Относительно г. Достоевского дело облегчается еще тем, что, несмотря на свою наклонность к изображению безумия, он редко рисует его только как процесс. В большинстве случаев он решает при помощи своих психиатрических субъектов какую-нибудь нравственную задачу и большею частью придает решению мистический характер. Он, если позволена будет некоторая восточность метафоры, разыгрывает на струнах душевной болезни нравственно-политические мотивы. В «Бесах», как и в «Преступлении и наказании», как и в «Идиоте», он устраивает целые оркестры такого рода. Он делает это двояко. Либо он берет какой-нибудь психологический мотив, например, чувство греха и жажду искупления (мотив, его особенно интересующий), и заставляет его действовать в образе. Вы видите, например, что человек согрешил, его мучает совесть, он налагает, наконец, на себя какую-нибудь эпитемью и тем достигает душевного спокойствия. Это один прием. Он был применен г. Достоевским в «Преступлении и наказании». В «Бесах» неудачную попытку этого рода представляет Ставрогин. Другой прием состоит в том, что измученному душевною болезнью человеку влагается в уста известное разрешение какого-нибудь нравственного вопроса. В «Бесах», к сожалению, преобладает второй прием. Говорю: к сожалению, потому что прием этот, очевидно, невыгоден в художественном отношении. Одно из действующих лиц последнего романа г. Достоевского говорит: «Не я съел свою идею, а моя идея меня съела». Это могли бы сказать о себе весьма многие герои г. Достоевского. И это тип, без сомнения, в высшей степени интересный и поучительный. Но одно дело показать его как тип, как живой образ, на глазах читателя действительно пожираемый своею идеею. И другое дело заставить человека без устали проповедовать пришитую к нему идею. А таковы большею частью герои «Бесов» (я разумею героев третьей категории, излюбленных героев г. Достоевского). Они пожираются своею идеею в совершенно другом смысле. Дело в том, что у г. Достоевского такой громадный запас эксцентрических идей, что он просто давит ими своих героев. В этом отношении его можно сравнить с Бальзаком. Приведем два-три примера.

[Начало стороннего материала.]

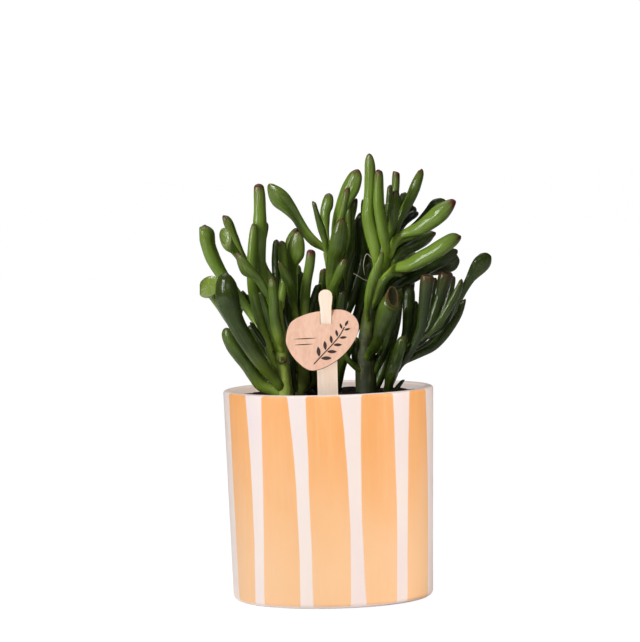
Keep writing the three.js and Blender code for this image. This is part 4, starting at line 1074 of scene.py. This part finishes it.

В числе всякой губернской сволочи, увивающейся около губернаторши, m-me Лембке, есть некто Лямшин. Это мелкая гадина, трусливая, глупая, скверная. Лембке наконец выгоняет его от себя, но приятели убеждают ее прослушать «новую особенную штучку на фортепьяно», которую выдумал Лямшин. Штучка называется «Франко-прусская война». «Начиналась она грозными звуками Марсельезы:
Qu\'un sang impur abreuve nos billons! [4]
Слышался напыщенный вызов, упоение будущими победами. Но вдруг, вместе с мастерски варьированными тактами гимна, где-то сбоку, внизу, в уголку, но очень близко послышались гаденькие звуки Mein lieber Augustin [5] . Марсельеза не замечает их, Марсельеза на высшей точке упоения своим величием, но Augustin укрепляется, Augustin все нахальнее, и вот такты Augustin как-то неожиданно начинают совпадать с тактами Марсельезы. Та начинает как бы сердиться, она замечает наконец Augustin, она хочет сбросить ее, отогнать, как навязчивую, ничтожную муху, но Mein lieber Augustin уцепилась крепко: она весела и самоуверенна; она радостна и нахальна; и Марсельеза как-то вдруг ужасно глупеет: она уже не скрывает, что раздражена и обижена, это вопли негодования, это слезы и клятвы с простертыми к провидению руками:
Pas im police de notre terrain, pas une pierre de nos fortresses [6] .
Но уже она принуждена петь с Mein lieber Augustin в один такт. Ее звуки как-то глупейшим образом переходят в Augustin, она склоняется, погасает. Изредка лишь, прорывом послышится опять: qu\'un sang impur… Но тотчас же преобидно перескочит в гаденький вальс. Он смиряется совершенно: это Жюль Фавр, рыдающий на груди Бисмарка и отдающий все, все… Но тут уже свирепеет и Augustin: слышатся сиплые звуки, чувствуется безмерно выпитое пиво, бешенство самохвальства, требования миллиардов, тонких сигар, шампанского и заложников; Augustin переходит в неистовый рев… Франко-прусская война оканчивается
Другой пример. Петр Верховенский обнаруживает свою «идею» только в конце второй части романа.